The answer is no. To see why, note that a BFS search tree must contain both \((u,v)\) and \((u,w)\), because the first thing it does is pop \(u\) and add \(v\) and \(w\) (in some order). But we claim no DFS search tree can contain both those edges. To prove that, note the first recursive call is either explore(v) or explore(w). If explore(v), it must eventually called explore(w) from \(v\) before coming back to \(u\), so \((v,w)\) is in the DFS search tree, so \((u,w)\) cannot be: we can’t add \(v\) twice. On the other hand, if the first recursive call is explore(w), then the next call will be explore(x) and from \(x\) we will call explore(v), all before we backtrack to \(u\). So we won’t call explore(v) from \(u\).
8.2.2 Runtime analysis
To analyze BFS, we need to make one observation.
Lemma 8.2 In BFS, every vertex is added to \(Q\) at most once.
Proof. Each place in the code that we add a vertex to \(Q\), namely lines 6 and 13, we immediately set that vertex as marked. And we only ever add unmarked vertices to Q, so each vertex can only be added once.
Theorem 8.2 The runtime of BFS is \(O(n + m)\), where \(n\) is the number of vertices and \(m\) is the number of neighbors.

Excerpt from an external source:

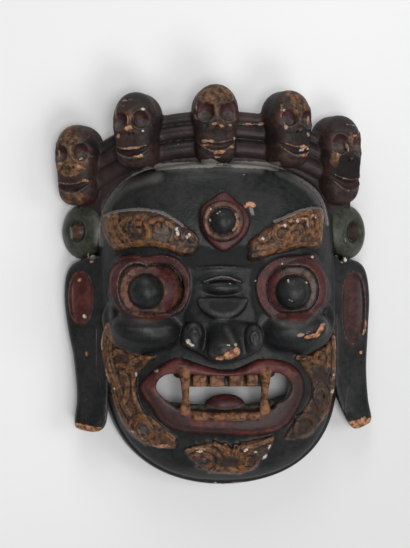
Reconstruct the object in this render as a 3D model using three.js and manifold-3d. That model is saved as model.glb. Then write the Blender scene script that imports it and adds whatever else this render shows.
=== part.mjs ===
// A Tibetan cham dance mask: a wrathful three-eyed face with a crown of five skulls, carved from one block of
// wood and hollowed behind. It lies on its back rim, face up: +X is to the right of someone looking at the face,
// +Y is towards the crown and +Z is out of the face. All sizes are in millimetres.
import * as THREE from 'three';
import { mergeVertices } from 'three/addons/utils/BufferGeometryUtils.js';
import Module from 'manifold-3d';

const wasm = await Module();
wasm.setup();

// Driving dimensions. Heights are measured from the floor under the back rim, and y = 0 is at the eyes.
const faceHalfWidth = 121.5;
const chinY = -203.5;
const jawY = -60;
const foreheadY = 122;
const sideHeight = 16;
const wall = 13;
const jawShift = 7.5;
const crownHalfWidth = 137;
const crownTopY = 166;
const crownBottomY = 62;
const crownFront = 66;
const crownSweep = 36;
const crownDrop = 26;
const eyeX = 72;
const eyeY = -6;
const bandRolls = [[166.5, 6], [152.8, 8.2], [136, 9.2]];
const bandSink = 3.2;
const earSlope = 0.62;
const earRim = 112;
const earThickness = 14;
const roundelTilt = 0.8;
const webThickness = 14;
const stringHoleRadius = 3.1;
const stringHoleX = 125;
const stringHoleY = 28;
const centreY = -3.6;
const throughCut = 150;
const shortestEdge = 3;

// Height of the face along its middle line, from the chin up to the top of the forehead.
const profile = [
  [-203.5, 19], [-196, 33], [-184, 48], [-165, 61], [-140, 70], [-112, 75], [-85, 82],
  [-60, 89], [-20, 95], [25, 98], [60, 98], [85, 96], [104, 90], [116, 80], [122, 66],
];

function clamp01(value) {
  return Math.min(1, Math.max(0, value));
}

function crest(y) {
  const last = profile.length - 1;
  if (y <= profile[0][0]) return profile[0][1];
  if (y >= profile[last][0]) return profile[last][1];
  const i = profile.findIndex((station) => station[0] > y);
  const [y0, z0] = profile[i - 1];
  const [y1, z1] = profile[i];
  return z0 + ((z1 - z0) * (y - y0)) / (y1 - y0);
}

function halfWidth(y) {
  if (y < jawY) {
    const t = clamp01((jawY - y) / (jawY - chinY));
    return faceHalfWidth * (1 - t ** 3) ** 0.48;
  }
  const t = clamp01((y - jawY) / (foreheadY - jawY));
  return faceHalfWidth * (1 - t ** 8) ** 0.385;
}

function midline(y) {
  return jawShift * clamp01((35 - y) / 225);
}

// The plain surface of the face, before any feature is carved on it.
function surface(x, y) {
  const u = Math.abs(x - midline(y)) / Math.max(halfWidth(y), 1);
  const round = Math.max(0, 1 - u ** 2.6) ** 0.45;
  return sideHeight + (crest(y) - sideHeight) * round;
}

// The wall of the crown behind the skulls: its front height and its top edge both fall away to the sides.
function crownZ(x) {
  return crownFront - crownSweep * (Math.abs(x) / crownHalfWidth) ** 2;
}

function crownY(x) {
  return crownTopY - crownDrop * (Math.abs(x) / 110) ** 2.6;
}

function solid(geometry) {
  const bare = geometry.index ? geometry.toNonIndexed() : geometry.clone();
  for (const name of Object.keys(bare.attributes)) {
    if (name !== 'position') bare.deleteAttribute(name);
  }
  const merged = mergeVertices(bare, 1e-3);
  const index = merged.index.array;
  const kept = [];
  for (let i = 0; i < index.length; i += 3) {
    const [a, b, c] = [index[i], index[i + 1], index[i + 2]];
    if (a !== b && b !== c && c !== a) kept.push(a, b, c);
  }
  const mesh = new wasm.Mesh({
    numProp: 3,
    vertProperties: new Float32Array(merged.attributes.position.array),
    triVerts: new Uint32Array(kept),
  });
  return new wasm.Manifold(mesh);
}

// A block with a front that rises over a grid of columns and rows, and a flat back closed by a fan.
function block(columns, rows, backZ, point) {
  const vertices = [];
  const faces = [];
  const stride = columns + 1;
  for (let j = 0; j <= rows; j += 1) {
    for (let i = 0; i <= columns; i += 1) {
      vertices.push(point(i / columns, j / rows));
    }
  }
  for (let j = 0; j < rows; j += 1) {
    for (let i = 0; i < columns; i += 1) {
      const a = j * stride + i;
      faces.push(a, a + 1, a + 1 + stride, a, a + 1 + stride, a + stride);
    }
  }
  const edge = [];
  for (let i = 0; i < columns; i += 1) edge.push(i);
  for (let j = 0; j < rows; j += 1) edge.push(j * stride + columns);
  for (let i = columns; i > 0; i -= 1) edge.push(rows * stride + i);
  for (let j = rows; j > 0; j -= 1) edge.push(j * stride);
  const first = vertices.length;
  for (const corner of edge) vertices.push([vertices[corner][0], vertices[corner][1], backZ]);
  const hub = vertices.length;
  vertices.push([0, (vertices[first][1] + vertices[first + 2 * columns][1]) / 2, backZ]);
  edge.forEach((corner, k) => {
    const next = (k + 1) % edge.length;
    faces.push(corner, first + k, first + next, corner, first + next, edge[next]);
    faces.push(first + k, hub, first + next);
  });
  const geometry = new THREE.BufferGeometry();
  geometry.setAttribute('position', new THREE.Float32BufferAttribute(vertices.flat(), 3));
  geometry.setIndex(faces);
  return solid(geometry);
}

// The face as a domed block. A margin makes it smaller all round, for the hollow behind it.
function faceBlock(columns, rows, margin, backZ) {
  const low = chinY + 0.2 + margin;
  const high = foreheadY - 0.2;
  return block(columns, rows, backZ, (u, v) => {
    const y = low + (high - low) * (0.5 - 0.5 * Math.cos(Math.PI * v));
    const side = Math.sin((Math.PI / 2) * (2 * u - 1));
    const reach = Math.max(4, halfWidth(y) - margin);
    const lean = (Math.abs(side) * reach) / (reach + margin);
    const z = surface(midline(y) + lean * halfWidth(y), y) - margin;
    return [midline(y) + side * reach, y, Math.max(z, sideHeight - margin / 2)];
  });
}

// The crown's wall as a bent block. A margin makes it smaller all round, for the hollow behind it.
function crownBlock(columns, margin, backZ) {
  const reach = crownHalfWidth - margin;
  return block(columns, 3, backZ, (u, v) => {
    const x = reach * (2 * u - 1);
    const y = crownBottomY + (crownY(x) - margin - crownBottomY) * v;
    return [x, y, crownZ(x) - margin];
  });
}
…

Proof. We can analyze BFS as follows.
BFS(G, s):
# G = (V,E) is an undirected graph and s a vertex
for each v in V: # O(n) total
let marked[v] = False # O(1) each time
let Q = new FIFO_Queue # O(1)
Q.append(s) # O(1)
set marked[s] = True # O(1)
while Q.size() > 0: # at most n iterations
let v = Q.pop() # O(1) each time
print v # O(1) each time
for each neighbor w of v: # O(|N(v)|) iterations
if not marked[w]: # O(1) each time
Q.append(w) # O(1) each time
set marked[w] = True # O(1) each timeAs with DFS, the key for the for loop of line 11 is to not consider the worst-case every time. Instead, we add up the total amount of work done by those lines of the algorithm over the course of the algorithm. This total is \(O(\sum_{v \in V} |N(v)|) = O(n + m)\). We also have that lines 8-10 contribute a total of \(O(n)\), and the same for lines 2-7. The total is \(O(n + m)\).